## Exercise directions
Check every line of the entries below for the word "lifts", and copy the ones that have it.

## Dataset

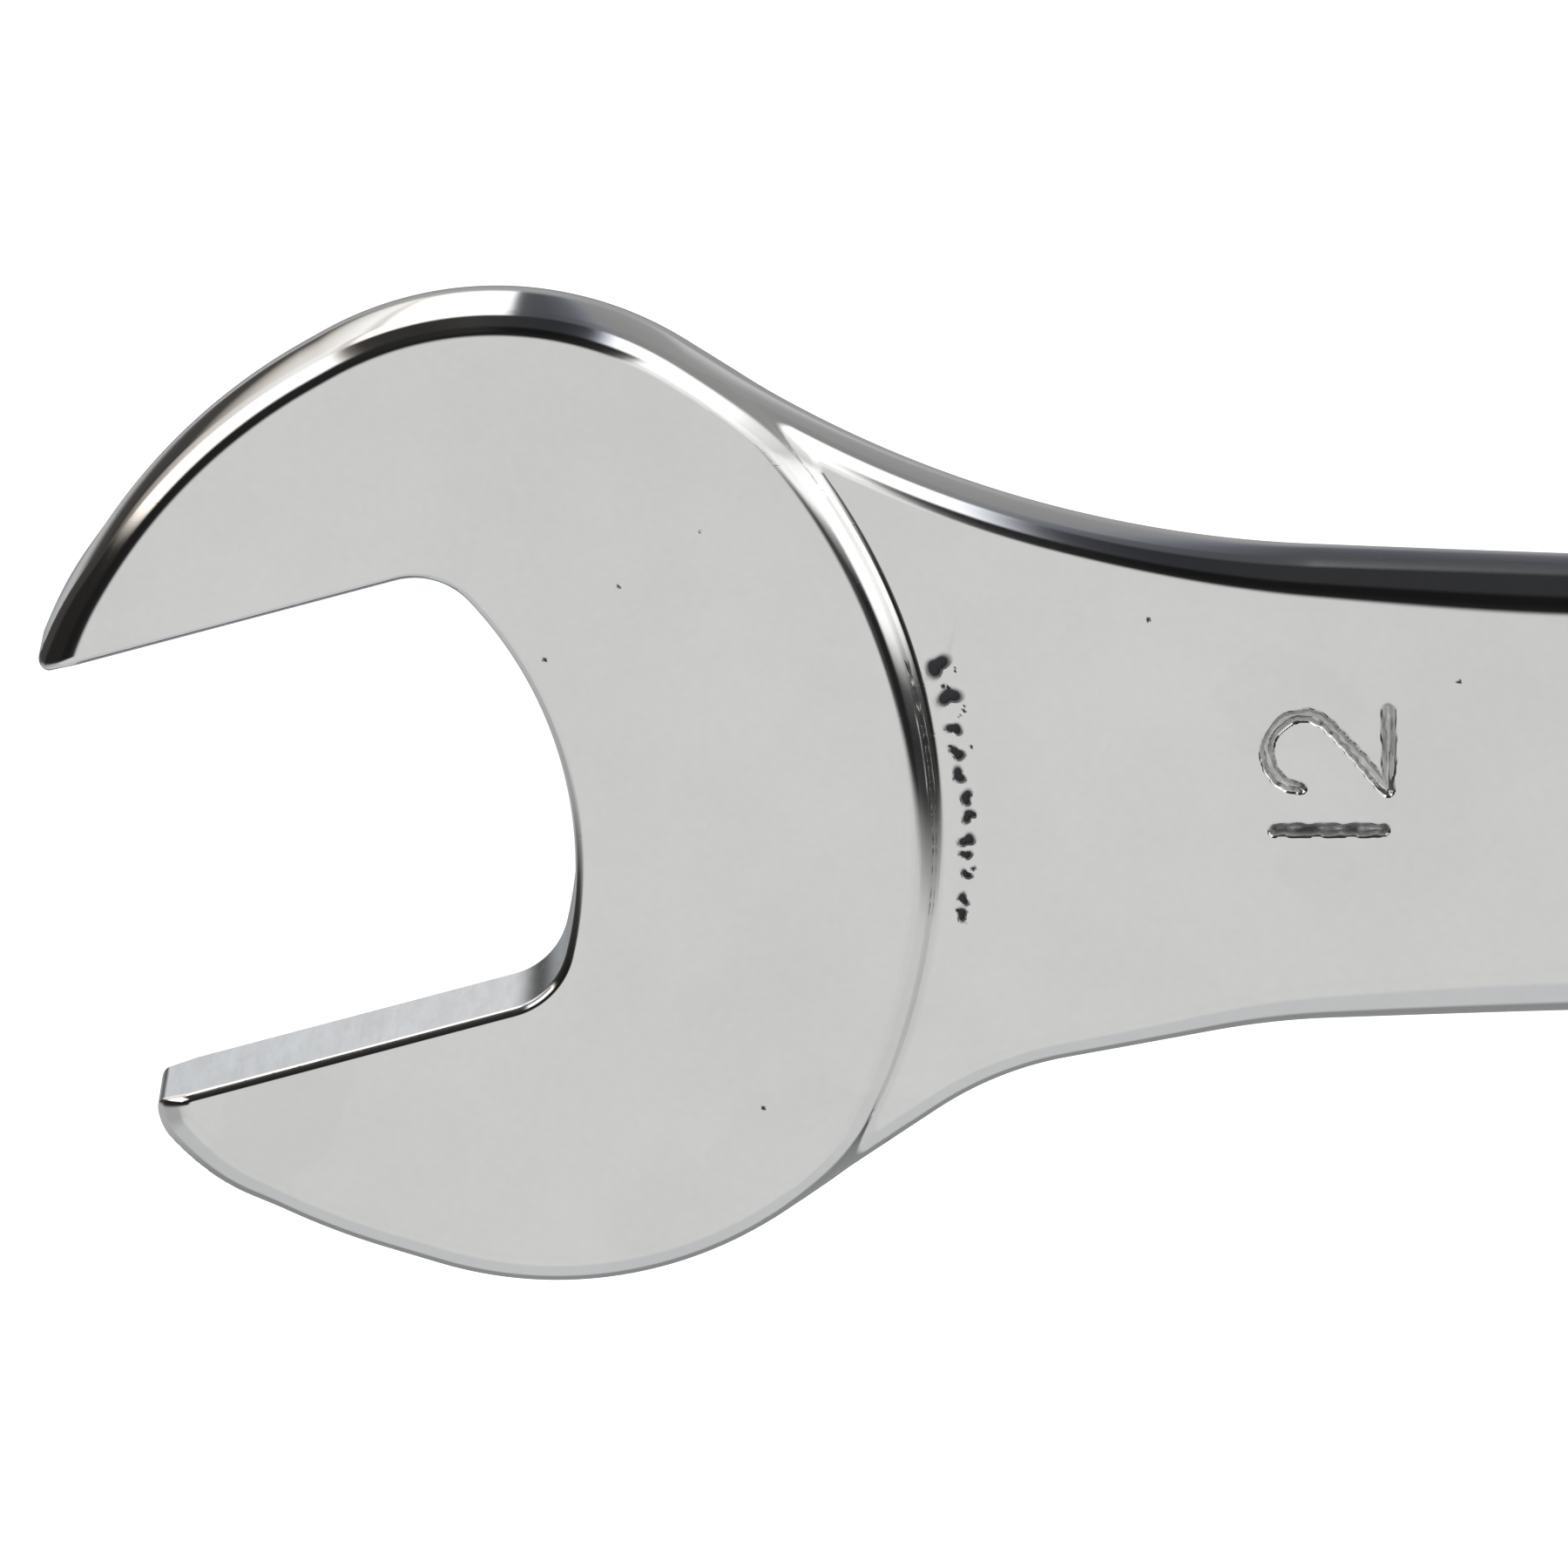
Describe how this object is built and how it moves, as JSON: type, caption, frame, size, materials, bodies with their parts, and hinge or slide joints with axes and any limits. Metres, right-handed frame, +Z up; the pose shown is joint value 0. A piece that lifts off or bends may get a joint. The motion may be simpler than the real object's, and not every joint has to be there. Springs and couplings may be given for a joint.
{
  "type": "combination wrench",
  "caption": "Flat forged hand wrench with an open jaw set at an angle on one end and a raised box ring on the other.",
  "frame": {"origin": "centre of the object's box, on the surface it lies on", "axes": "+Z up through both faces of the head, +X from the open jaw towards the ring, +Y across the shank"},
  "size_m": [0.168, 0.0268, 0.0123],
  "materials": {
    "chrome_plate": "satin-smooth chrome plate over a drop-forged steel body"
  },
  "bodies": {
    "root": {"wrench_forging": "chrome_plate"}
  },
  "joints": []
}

==

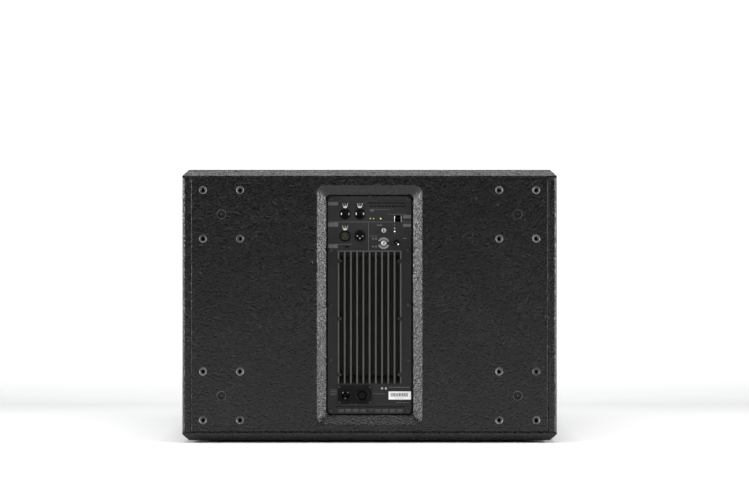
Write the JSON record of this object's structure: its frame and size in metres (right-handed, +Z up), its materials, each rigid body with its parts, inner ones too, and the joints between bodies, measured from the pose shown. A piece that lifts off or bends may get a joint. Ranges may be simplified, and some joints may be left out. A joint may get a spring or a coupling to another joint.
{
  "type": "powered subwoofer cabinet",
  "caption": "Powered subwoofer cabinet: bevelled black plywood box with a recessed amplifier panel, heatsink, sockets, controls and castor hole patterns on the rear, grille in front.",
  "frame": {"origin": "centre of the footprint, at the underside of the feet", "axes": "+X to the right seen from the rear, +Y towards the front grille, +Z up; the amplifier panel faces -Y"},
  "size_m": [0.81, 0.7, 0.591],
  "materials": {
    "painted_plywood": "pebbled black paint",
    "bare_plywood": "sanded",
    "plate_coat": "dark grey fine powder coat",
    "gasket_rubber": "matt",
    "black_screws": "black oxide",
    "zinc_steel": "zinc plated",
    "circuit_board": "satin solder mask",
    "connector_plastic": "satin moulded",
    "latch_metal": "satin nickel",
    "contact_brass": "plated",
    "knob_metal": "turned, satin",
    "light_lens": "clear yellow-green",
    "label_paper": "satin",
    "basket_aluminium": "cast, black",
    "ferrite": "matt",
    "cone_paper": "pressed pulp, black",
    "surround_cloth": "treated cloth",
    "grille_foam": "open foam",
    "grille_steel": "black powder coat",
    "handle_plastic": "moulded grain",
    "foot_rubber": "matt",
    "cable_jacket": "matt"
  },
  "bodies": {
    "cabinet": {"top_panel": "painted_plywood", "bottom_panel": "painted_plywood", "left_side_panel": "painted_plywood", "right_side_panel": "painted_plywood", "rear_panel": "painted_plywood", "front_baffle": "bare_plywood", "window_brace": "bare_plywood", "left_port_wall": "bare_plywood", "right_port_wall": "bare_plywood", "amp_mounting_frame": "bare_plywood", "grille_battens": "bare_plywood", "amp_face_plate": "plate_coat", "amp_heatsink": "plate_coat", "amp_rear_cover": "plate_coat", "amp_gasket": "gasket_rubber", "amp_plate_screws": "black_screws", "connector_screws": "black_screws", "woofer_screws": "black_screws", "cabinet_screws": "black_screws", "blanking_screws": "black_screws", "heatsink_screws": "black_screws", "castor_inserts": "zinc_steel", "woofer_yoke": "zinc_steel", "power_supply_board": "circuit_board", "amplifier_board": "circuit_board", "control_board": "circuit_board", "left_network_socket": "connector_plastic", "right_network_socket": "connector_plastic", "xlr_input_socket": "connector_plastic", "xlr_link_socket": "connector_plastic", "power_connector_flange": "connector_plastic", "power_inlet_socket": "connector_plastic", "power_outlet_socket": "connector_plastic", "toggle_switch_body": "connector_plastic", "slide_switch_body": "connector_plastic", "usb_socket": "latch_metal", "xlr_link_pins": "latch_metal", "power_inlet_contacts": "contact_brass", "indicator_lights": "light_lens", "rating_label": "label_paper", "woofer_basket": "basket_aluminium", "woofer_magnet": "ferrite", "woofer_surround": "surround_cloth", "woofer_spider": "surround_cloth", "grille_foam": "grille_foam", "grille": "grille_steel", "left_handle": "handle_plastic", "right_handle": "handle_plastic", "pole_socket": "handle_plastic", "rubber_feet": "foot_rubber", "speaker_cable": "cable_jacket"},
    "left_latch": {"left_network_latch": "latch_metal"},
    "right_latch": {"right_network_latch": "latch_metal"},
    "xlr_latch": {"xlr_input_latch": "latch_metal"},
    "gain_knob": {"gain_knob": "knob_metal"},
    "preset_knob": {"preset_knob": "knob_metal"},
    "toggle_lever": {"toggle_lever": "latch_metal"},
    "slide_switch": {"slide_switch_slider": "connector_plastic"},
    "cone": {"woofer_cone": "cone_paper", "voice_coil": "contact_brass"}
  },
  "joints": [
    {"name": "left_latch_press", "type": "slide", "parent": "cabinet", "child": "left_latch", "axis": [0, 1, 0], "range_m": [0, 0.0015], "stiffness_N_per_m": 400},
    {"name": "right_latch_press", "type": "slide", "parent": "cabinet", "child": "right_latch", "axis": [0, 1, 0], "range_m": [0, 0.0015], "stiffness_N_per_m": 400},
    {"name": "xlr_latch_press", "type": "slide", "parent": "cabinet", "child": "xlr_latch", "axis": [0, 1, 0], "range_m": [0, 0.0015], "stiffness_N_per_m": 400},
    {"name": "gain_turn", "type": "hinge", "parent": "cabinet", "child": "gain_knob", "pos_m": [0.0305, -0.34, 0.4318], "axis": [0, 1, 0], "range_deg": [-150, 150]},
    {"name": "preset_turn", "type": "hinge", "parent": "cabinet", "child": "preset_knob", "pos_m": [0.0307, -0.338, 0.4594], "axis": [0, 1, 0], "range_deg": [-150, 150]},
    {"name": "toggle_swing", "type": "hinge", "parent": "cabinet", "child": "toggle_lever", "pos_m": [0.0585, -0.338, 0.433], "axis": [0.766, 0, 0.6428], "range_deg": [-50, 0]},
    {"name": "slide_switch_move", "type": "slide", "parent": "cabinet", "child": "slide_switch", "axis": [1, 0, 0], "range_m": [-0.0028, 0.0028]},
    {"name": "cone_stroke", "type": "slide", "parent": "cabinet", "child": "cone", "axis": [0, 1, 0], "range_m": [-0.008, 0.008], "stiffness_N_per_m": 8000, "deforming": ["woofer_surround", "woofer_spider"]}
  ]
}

## Task response
Describe how this object is built and how it moves, as JSON: type, caption, frame, size, materials, bodies with their parts, and hinge or slide joints with axes and any limits. Metres, right-handed frame, +Z up; the pose shown is joint value 0. A piece that lifts off or bends may get a joint. The motion may be simpler than the real object's, and not every joint has to be there. Springs and couplings may be given for a joint.
Write the JSON record of this object's structure: its frame and size in metres (right-handed, +Z up), its materials, each rigid body with its parts, inner ones too, and the joints between bodies, measured from the pose shown. A piece that lifts off or bends may get a joint. Ranges may be simplified, and some joints may be left out. A joint may get a spring or a coupling to another joint.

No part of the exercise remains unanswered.